The biopic genre can really be the worst. I mean it, just the worst. They sometimes cover too much ground, or present the lead figure with too much historical weight, but lately, there was been some impressive features out in the last couple of years, including Milk and Lincoln, and Selma will join that list as a favorite. What the filmmakers did right with Selma is that it focuses on a set time period of the lead figure's life, this time being Martin Luther King Jr.'s voting rights campaign in Selma, Alabama. Included in his fight to get the voting rights marches started, King must deal with marital problems and a stonewalling White House. King is painted in a humanistic light, as he is often questioning and debating his next move just as much as he is leading. David Oyelowo is perfect as King, and it seems like no one else could have filled up such big shoes. While King is definitely the highlighted figure here, there are many supporting character that have great, small moments, so when you see a crowd on the screen, you get an idea as to the state of mind this congregation has. The film is beautifully shot, but not too beautiful, and is classically put together. It can be heart wrenching at times and contains an emotional punch caused by the poignancy of its release. In a year that was filled with so much racial tension, it's good for us to get a history lesson, because we have gained so much, but the battle still goes on. 

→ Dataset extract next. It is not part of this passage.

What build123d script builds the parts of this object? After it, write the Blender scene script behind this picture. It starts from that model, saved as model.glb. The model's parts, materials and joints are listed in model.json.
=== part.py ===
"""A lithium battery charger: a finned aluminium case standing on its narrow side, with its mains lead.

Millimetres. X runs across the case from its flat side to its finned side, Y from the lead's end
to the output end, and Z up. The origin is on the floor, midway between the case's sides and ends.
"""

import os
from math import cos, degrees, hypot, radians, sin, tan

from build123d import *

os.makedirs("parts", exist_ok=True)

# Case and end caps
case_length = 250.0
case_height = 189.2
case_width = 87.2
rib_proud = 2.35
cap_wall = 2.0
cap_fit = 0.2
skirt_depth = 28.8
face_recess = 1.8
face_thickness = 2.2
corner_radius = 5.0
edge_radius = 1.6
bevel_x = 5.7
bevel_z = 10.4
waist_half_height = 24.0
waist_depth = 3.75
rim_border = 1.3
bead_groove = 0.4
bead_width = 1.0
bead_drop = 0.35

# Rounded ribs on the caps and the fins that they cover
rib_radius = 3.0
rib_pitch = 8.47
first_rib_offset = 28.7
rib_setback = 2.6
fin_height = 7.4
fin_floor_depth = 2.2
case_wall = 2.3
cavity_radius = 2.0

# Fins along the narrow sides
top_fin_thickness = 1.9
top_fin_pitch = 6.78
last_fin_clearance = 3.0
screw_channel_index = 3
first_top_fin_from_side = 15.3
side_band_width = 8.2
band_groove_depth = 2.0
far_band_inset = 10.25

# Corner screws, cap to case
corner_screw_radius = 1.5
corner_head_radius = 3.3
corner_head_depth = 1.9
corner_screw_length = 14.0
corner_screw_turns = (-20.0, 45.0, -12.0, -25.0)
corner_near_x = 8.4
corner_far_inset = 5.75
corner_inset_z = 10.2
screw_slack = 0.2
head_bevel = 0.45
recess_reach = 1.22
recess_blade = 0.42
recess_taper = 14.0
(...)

When loner Andrew Neiman gets picked for acclaimed Professor Terence Fletcher's jazz band, he thought he has made it big, but that was hardly the case. Little did he know that Fletcher is a teacher that could make a drill instructor cry. In Whiplash, jazz drumming is a contact sport, as Fletcher demand sweat, tears and blood from his students if they think they're going to cut it, and Neiman may be the student with just enough drive to give it his all. The film is intense, maybe the most intense out of all of the film's on this list, and it's a fascinating character study. On one hand, Andrew is being manipulated by Fletcher, but then again, Andrew doesn't necessarily seem like an innocent party. The films examines the artistic ego, and ask whether these characters' drive is for fame or excellence, and what does it all really the cost. Obviously, the film takes place in the same distorted, artistic world that is seen in Birdman or Black Swan; J.K. Simmons is laughably evil as Fletcher, but what makes him so devious is that you can see why the characters' would want his respect. The last 20 minutes is as hot as a pressure cooker, and by the end, you don't know whether to cheer or be horrified, and that conflict ages a film well.

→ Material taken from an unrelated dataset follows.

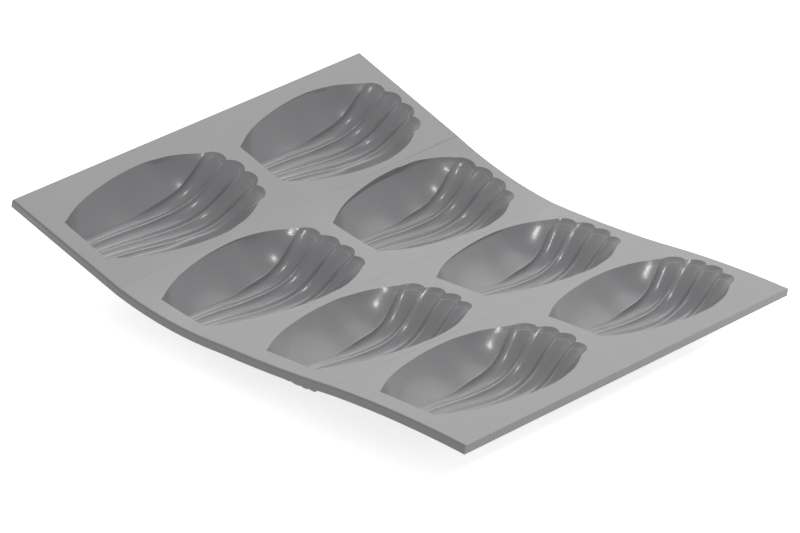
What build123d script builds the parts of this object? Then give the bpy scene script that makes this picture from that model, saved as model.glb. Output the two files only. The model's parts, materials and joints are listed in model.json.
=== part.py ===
from build123d import *
import os

os.makedirs("parts", exist_ok=True)

# Madeleine mould of flexible silicone, eight cups in four columns of two. Lengths are in mm.
# X runs along the sheet, Y across it from the narrow ends of the cups to their scalloped ends.
# The stretches between two webs are numbered 1 to 4 from the raised left end.

# Flat sheet
sheet_length = 210.0
sheet_width = 176.0
sheet_thickness = 1.5
edge_depth = 3.1
edge_width = 2.5
edge_round = 0.7
web_width = 1.2

# Places of the cups on the sheet
column_pitch = 49.8
row_pitch = 85.1
front_margin = 7.3

# Bend and twist of the relaxed sheet, over one column each. A positive bend turns the right end up.
column_bends = [0.3, 17.5, 5.6, -7.1]
column_twists = [-1.4, -3.1, -1.1, 0.0]
steps_in_a_column = 8

# How the sheet's middle lies above the surface that the mould stands on
middle_height = 16.3
middle_roll = 0.55
middle_pitch = -0.08
middle_shift_x = -0.47
middle_shift_y = 0.13

# Cup, first half: sections from the straight narrow end on, which lean back less and less
wall = 1.6
rim_margin = 4.0
section_along = [0.0, 4.0, 12.0, 24.0, 36.0]
section_half_width = [11.3, 13.4, 17.1, 20.3, 22.1]
section_tilts = [30.0, 22.0, 12.0, 4.0, 0.0]
section_depth = [10.8, 10.3, 10.4, 11.6, 13.3]
section_inner_ridge = [4.2, 4.3, 4.7, 5.3, 5.9]
section_outer_ridge = [7.2, 7.4, 8.1, 9.2, 10.2]
section_inner_drop = [0.3, 0.5, 0.7, 0.9, 1.0]
section_outer_drop = [0.3, 0.3, 0.4, 0.8, 1.4]
section_flute_shares = [0.16, 0.17, 0.19, 0.22, 0.24]
section_side_shares = [0.03, 0.04, 0.05, 0.06, 0.06]

# Cup, second half: sections that turn about a line above the floor until they lie level,
# so that the flutes run up the scalloped end
pivot_along = 45.0
pivot_height = 9.0
turn_angles = [0.0, 22.5, 45.0, 67.5, 90.0]
turn_half_width = [22.5, 22.3, 22.1, 21.9, 21.8]
turn_shoulder = [9.0, 9.6, 10.4, 11.2, 12.0]
turn_reach = [23.3, 25.0, 27.4, 30.4, 31.2]
turn_inner_ridge = [6.3, 6.7, 7.2, 7.8, 8.3]
turn_outer_ridge = [10.9, 11.8, 13.0, 14.6, 16.0]
turn_inner_drop = [1.1, 1.0, 0.9, 1.0, 1.3]
turn_outer_drop = [3.4, 4.0, 4.3, 4.4, 4.3]
turn_side_shares = [0.06, 0.07, 0.09, 0.1, 0.1]
turn_flute_share = 0.25
ridge_round = 0.5

# Worked out from the sizes above
half_length = sheet_length / 2
half_width = sheet_width / 2
half_web = web_width / 2
cover_height = pivot_height + edge_depth
cover_reach = column_pitch / 2 + edge_depth
sheet_middle = Location(
    (middle_shift_x, middle_shift_y, middle_height), (middle_roll, middle_pitch, 0)
)
upright = Location(Plane.YZ)
facing = Location(Plane.XZ)


def walk(place, column, distance):
    """Follows the bent sheet inside one column, from a place on it."""
    length = distance / steps_in_a_column
    turned = length / column_pitch / 2
    half_turn = Location(
        (0, 0, 0), (column_twists[column] * turned, -column_bends[column] * turned, 0)
    )
    for _ in range(steps_in_a_column):
        place = place * half_turn * Location((length, 0, 0)) * half_turn
    return place


def on_sheet(along):
    """Place on the sheet's upper face, at a distance along it from the middle."""
    inner, outer = (1, 0) if along < 0 else (2, 3)
    near_end = max(-column_pitch, min(column_pitch, along))
    place = walk(sheet_middle, inner, near_end)
    if near_end != along:
        place = walk(place, outer, along - near_end)
    return place


def cup_place(column, row):
    """Place of a cup's narrow end, in the middle of its column."""
    across = front_margin - half_width + row * row_pitch
    return on_sheet((column - 1.5) * column_pitch) * Location((0, across, 0))


def stretch_ends(column):
    """Both ends of one column's stretch of the sheet, less half of each web."""
    start = (column - 2) * column_pitch + half_web
    end = (column - 1) * column_pitch - half_web
    return (-half_length if column == 0 else start), (half_length if column == 3 else end)


def edged_section(along):
    """Section of the sheet with the deeper edge at front and back."""
    with BuildSketch(Plane(on_sheet(along) * upright)) as section:
        with BuildLine():
            inside = half_width - edge_width
            for side in (-1, 1):
                rounded = (side * half_width, -edge_round)
                flat = (side * (half_width - edge_round), 0)
                TangentArc(rounded, flat, tangent=(0, 1))
                Polyline(
                    rounded,
                    (side * half_width, -edge_depth),
                    (side * inside, -edge_depth),
                    (side * inside, -sheet_thickness),
                )
            Line((edge_round - half_width, 0), (half_width - edge_round, 0))
            Line((-inside, -sheet_thickness), (inside, -sheet_thickness))
        make_face()
    return section.sketch.face()


def end_section(along):
    """Section of the deeper edge at the left and right ends."""
    with BuildSketch(Plane(on_sheet(along) * upright)) as section:
        with BuildLine():
            for side in (-1, 1):
                rounded = (side * half_width, -edge_round)
                flat = (side * (half_width - edge_round), 0)
                TangentArc(rounded, flat, tangent=(0, 1))
                Line(rounded, (side * half_width, -edge_depth))
            Line((edge_round - half_width, 0), (half_width - edge_round, 0))
            Line((-half_width, -edge_depth), (half_width, -edge_depth))
        make_face()
    return section.sketch.face()


def cover_section(along):
    """Section of the space above the sheet's middle layer."""
    with BuildSketch(Plane(on_sheet(along) * upright)) as section:
        with Locations((0, cover_height / 2 - sheet_thickness / 4)):
            Rectangle(sheet_width, cover_height + sheet_thickness / 2)
    return section.sketch.face()


def cup_section(place, width, shoulder, ridges, share, side_share, skin):
    """Fluted section of a cup: two broad flutes at the sides, four narrow ones on the floor."""
    ridge_points = [Vector(out, -reach - skin) for out, reach in ridges]
    mirrored = [Vector(-p.X, p.Y) for p in reversed(ridge_points[1:])]
    side = width + skin
    points = [Vector(-side, -shoulder), *mirrored, *ridge_points, Vector(side, -shoulder)]
    last = len(points) - 2
    top = rim_margin - pivot_height
    with BuildSketch(Plane(place * facing)) as section:
        with BuildLine():
            for i, (first, second) in enumerate(zip(points, points[1:])):
                across = second - first
                bulge = Vector(across.Y, -across.X) * (share if 0 < i < last else side_share)
                ThreePointArc(first, (first + second) / 2 + bulge, second)
            Polyline((-side, -shoulder), (-side, top), (side, top), (side, -shoulder))
        make_face()
    return section.sketch.face()


def cup_sections(skin):
    """Sections of a cup's inside, or of its outside with the wall as skin."""
    sections = []
    for i, along in enumerate(section_along):
        start = along - skin if i == 0 else along
        reach = pivot_height + section_depth[i]
        ridges = [
            (0, reach),
            (section_inner_ridge[i], reach - section_inner_drop[i]),
            (section_outer_ridge[i], reach - section_outer_drop[i]),
        ]
        leaning = Location((0, start, 0), (section_tilts[i], 0, 0))
        place = leaning * Location((0, 0, pivot_height))
        width, share = section_half_width[i], section_flute_shares[i]
        sections.append(
            cup_section(place, width, pivot_height, ridges, share, section_side_shares[i], skin)
        )
    for i, angle in enumerate(turn_angles):
        reach = turn_reach[i]
        ridges = [
            (0, reach),
            (turn_inner_ridge[i], reach - turn_inner_drop[i]),
            (turn_outer_ridge[i], reach - turn_outer_drop[i]),
        ]
        place = Location((0, pivot_along, pivot_height), (angle, 0, 0))
        width, shoulder = turn_half_width[i], turn_shoulder[i]
        sections.append(
            cup_section(
                place, width, shoulder, ridges, turn_flute_share, turn_side_shares[i], skin
            )
        )
    return sections


def cup_ridges(cup):
    """Ridges between the four narrow flutes, which run the length of the cup's floor."""
    widest = max(turn_inner_ridge)
    lines = cup.edges().filter_by(lambda edge: edge.length > pivot_along)
    return lines.filter_by(lambda edge: edge.center().Z < 0 and abs(edge.center().X) < widest)


# Inside and outside of one cup, used eight times
with BuildPart() as cup_inside:
    loft(sections=cup_sections(0))
    fillet(cup_ridges(cup_inside), ridge_round)

with BuildPart() as cup_outside:
    loft(sections=cup_sections(wall))

# Sheet of each column, with its two cup openings and its share of the deeper edge
slabs = []
for column in range(4):
    start, end = stretch_ends(column)
    left = start + edge_width if column == 0 else start
    right = end - edge_width if column == 3 else end
    with BuildPart() as slab:
        loft(sections=[edged_section(x) for x in (left, (left + right) / 2, right)])
        if column == 0:
            loft(sections=[end_section(x) for x in (start, left)])
        if column == 3:
            loft(sections=[end_section(x) for x in (right, end)])
    slabs.append(slab.part)
    with BuildPart() as deck_panel:
        add(slab.part)
        for row in range(2):
            add(cup_inside.part.moved(cup_place(column, row)), mode=Mode.SUBTRACT)
    deck_panel.part.label = f"deck_panel_{column + 1}"
    export_step(deck_panel.part, f"parts/deck_panel_{column + 1}.step")

# Thin webs between the columns, where the mould folds
for web in range(3):
    fold = (web - 1) * column_pitch
    with BuildPart() as flex_web:
        loft(sections=[edged_section(x) for x in (fold - half_web, fold + half_web)])
    flex_web.part.label = f"flex_web_{web + 1}"
    export_step(flex_web.part, f"parts/flex_web_{web + 1}.step")

# Cup walls below the sheet. Soft cups that bear on the surface are flat where they touch it.
for column in range(4):
    middle = (column - 1.5) * column_pitch
    cover_places = (middle - cover_reach, middle, middle + cover_reach)
    for row in range(2):
        place = cup_place(column, row)
        with BuildPart() as cup_shell:
            add(cup_outside.part.moved(place))
            add(cup_inside.part.moved(place), mode=Mode.SUBTRACT)
            add(slabs[column], mode=Mode.SUBTRACT)
            loft(
                sections=[cover_section(x) for x in cover_places], mode=Mode.SUBTRACT
            )
            with Locations((0, 0, -half_width)):
                Box(2 * sheet_length, 2 * sheet_width, sheet_width, mode=Mode.SUBTRACT)
        name = f"cup_shell_{('front', 'back')[row]}_{column + 1}"
        cup_shell.part.label = name
        export_step(cup_shell.part, f"parts/{name}.step")
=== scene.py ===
import json
import math

import bpy
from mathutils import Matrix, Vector

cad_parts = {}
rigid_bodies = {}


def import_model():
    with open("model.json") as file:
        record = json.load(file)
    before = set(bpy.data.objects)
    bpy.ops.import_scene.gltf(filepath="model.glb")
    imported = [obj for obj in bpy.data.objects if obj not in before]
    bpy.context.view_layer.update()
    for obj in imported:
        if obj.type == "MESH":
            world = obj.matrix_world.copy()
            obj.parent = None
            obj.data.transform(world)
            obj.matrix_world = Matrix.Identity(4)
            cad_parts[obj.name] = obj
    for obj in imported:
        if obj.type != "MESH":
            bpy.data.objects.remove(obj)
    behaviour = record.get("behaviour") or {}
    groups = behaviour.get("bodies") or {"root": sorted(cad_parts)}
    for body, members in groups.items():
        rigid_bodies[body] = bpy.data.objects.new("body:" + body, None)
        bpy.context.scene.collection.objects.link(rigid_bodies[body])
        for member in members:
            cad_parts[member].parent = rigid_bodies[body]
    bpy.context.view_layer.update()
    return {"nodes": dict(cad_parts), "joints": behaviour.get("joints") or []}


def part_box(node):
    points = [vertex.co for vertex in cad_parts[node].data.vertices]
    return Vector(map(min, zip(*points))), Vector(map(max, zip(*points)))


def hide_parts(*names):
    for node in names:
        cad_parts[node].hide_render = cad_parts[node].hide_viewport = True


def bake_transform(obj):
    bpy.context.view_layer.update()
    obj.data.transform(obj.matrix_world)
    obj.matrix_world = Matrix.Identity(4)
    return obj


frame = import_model()

# Camera, in metres and degrees, found from the outline of the sheet and its eight cups
CAMERA_PLACE = (0.50789, -0.608378, 0.381659)
CAMERA_TURN = (65.2514, -3.7883, 41.5924)
LENS = 111.8
SENSOR = 36.0
NEAREST_SEEN = 0.05

# Folds, floor and lamps
MM = 0.001
FOLD_HALF_WIDTH = 0.6 * MM
FOLD_CUTS = 7
WELD = 0.005 * MM
SMOOTH_ANGLE = 32.0
FLOOR_SIZE = 8.0
FLOOR_DROP = 0.05 * MM
LAMP_DISTANCE = 1.3

# Linear colours of floor and surroundings
BLACK = (0.0, 0.0, 0.0, 1.0)
WHITE = (1.0, 1.0, 1.0, 1.0)
SKY_GREY = (0.47, 0.47, 0.47, 1.0)
FLOOR_GREY = (0.62, 0.62, 0.62, 1.0)
FLOOR_WHITE = (0.99, 0.99, 0.99, 1.0)
FLOOR_GLOW = (0.75, 0.75, 0.75, 1.0)
FLOOR_ROUGHNESS = 0.9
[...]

In Force Majeure, a nuclear, Swedish family is skiing in the French alps, who is having a great holiday until a controlled avalanche gets a little out of hand. Instead of protecting his family, the father, Tomas, runs away, leaving the rest to fend for themselves. After all of the dust has settled, Tomas' wife, Ebba, is shaken and upset because of his actions, and even more so because he denies his conduct. The vacation turns into picture of anger and resentment on both sides. The story reminds me of last years The Loneliest Planet, but Force Majeure does a better job exploring the dynamics between the characters, particularly the gender roles installed in a modern couple. The film is a deservingly harsh and complicated look at upper-middle class males. I'm still trying to find my footing with the film, and it is because I think the film has a lot to say. It can be uncomfortable, like sitting next to a couple fighting at dinner, and but it's a fascinating debacle that can't be missed.

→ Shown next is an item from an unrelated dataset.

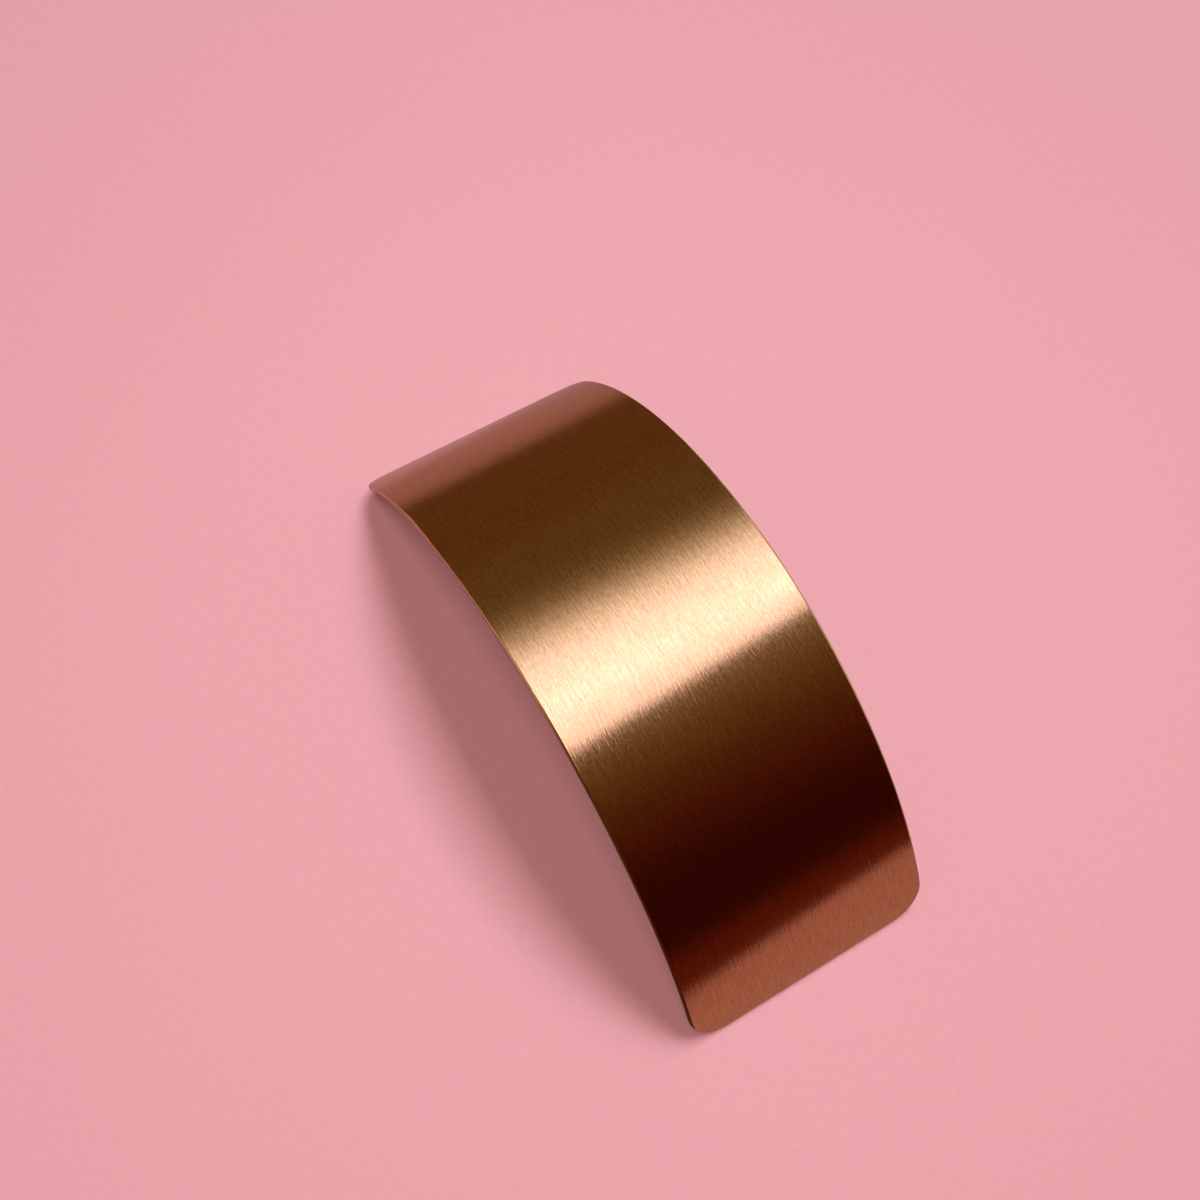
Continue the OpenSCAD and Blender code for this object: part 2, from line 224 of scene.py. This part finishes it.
# %% The cover plate
def put_piece(name, points, faces, normals=None, uv=None):
    """Makes a mesh object from arrays, faces outwards.

    Six times the volume is the sum over the faces of first corner dot (second cross third),
    twice for a quad. Where it comes out negative, each face is reversed.
    """
    p = points[faces]
    volume = np.einsum("ij,ij->i", p[:, 0], np.cross(p[:, 1], p[:, 2])).sum() / 6
    if faces.shape[1] == 4:
        volume += np.einsum("ij,ij->i", p[:, 0], np.cross(p[:, 2], p[:, 3])).sum() / 6
    if volume < 0:
        faces = faces[:, ::-1]
    mesh = bpy.data.meshes.new(name)
    mesh.from_pydata(points.tolist(), [], faces.tolist())
    mesh.polygons.foreach_set("use_smooth", np.ones(len(faces), bool))
    if uv is not None:
        point_of = np.empty(len(mesh.loops), np.int32)
        mesh.loops.foreach_get("vertex_index", point_of)
        mesh.uv_layers.new(name="sheet").data.foreach_set("uv", uv[point_of].ravel())
    if normals is not None:
        mesh.normals_split_custom_set_from_vertices(normals.tolist())
    mesh.update()
    piece = bpy.data.objects.new(name, mesh)
    bpy.context.collection.objects.link(piece)
    print(name, "volume", round(abs(volume) * 1e9, 1), "mm3,", len(faces), "faces")
    return piece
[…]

In the age of computer-generated animation features, it seems like every year contains one or two films that showcase the power of classically hand-drawn animation. A lot of the times, these films come from the Japanese Studio Ghibli, producers of classics, such as Spirited Away and My Neighbor Totoro. This year, they've pushed animation to new artistic heights with The Tale of Princess Kaguya, a retelling of one of Japan's oldest folktales. In it, a tiny girl is found in a bamboo stalk by a bamboo cutter, and he and his wife decide the raise the quickly growing girl as their own. Believing her to be a princess from Heaven, the couple leave the countryside with their adoptive daughter to raise her as a princess in the state's capital. Being trained in the discipline of a noble lady, Princess Kaguya falls into a deep depression, as she wishes for more besides the joyless traditions and the endless amount of insincere suitors. The film is presented in a painterly quality that looks like the concept art for a film, and calls upon charcoal and watercolor paintings from the ancient island. It's a magically tale, but the fantasy elements are sparse and smartly used, as they pull a more kinetic punch when they do happen. The film can be disheartening at times, as Kaguya fells helpless more and more as time goes on, but it does become a story about being human, and dealing with all of the joy, the sorrow, and "all of the shades in between."

Tuesday, January 20, 2015

Edward Snowden Makes For a Compelling Cinematic Character in Citizenfour

Director Laura Poitras, an American-born living in Germany due to feeling self-described pressure from the U.S. government, relays the correspondence between her and the mysterious Citizenfour. Citizenfour details that the information he is giving Poitras is completely top secret, dangerous, and requires the utmost caution. While narrating their first conversation, her camera follows the fluorescent, ceiling lights of the dark tunnel her car is traveling through, leading the way towards cloak-and-dagger information and paranoia. When Poitras' automobile finally exits the underpass, we are blinded by the bright lights of daylight and Hong Kong. America's National Security Agency (NSA) pulled a shadow over the whole world as to how they were collecting their data and who they were watching, but their methods would soon come to light.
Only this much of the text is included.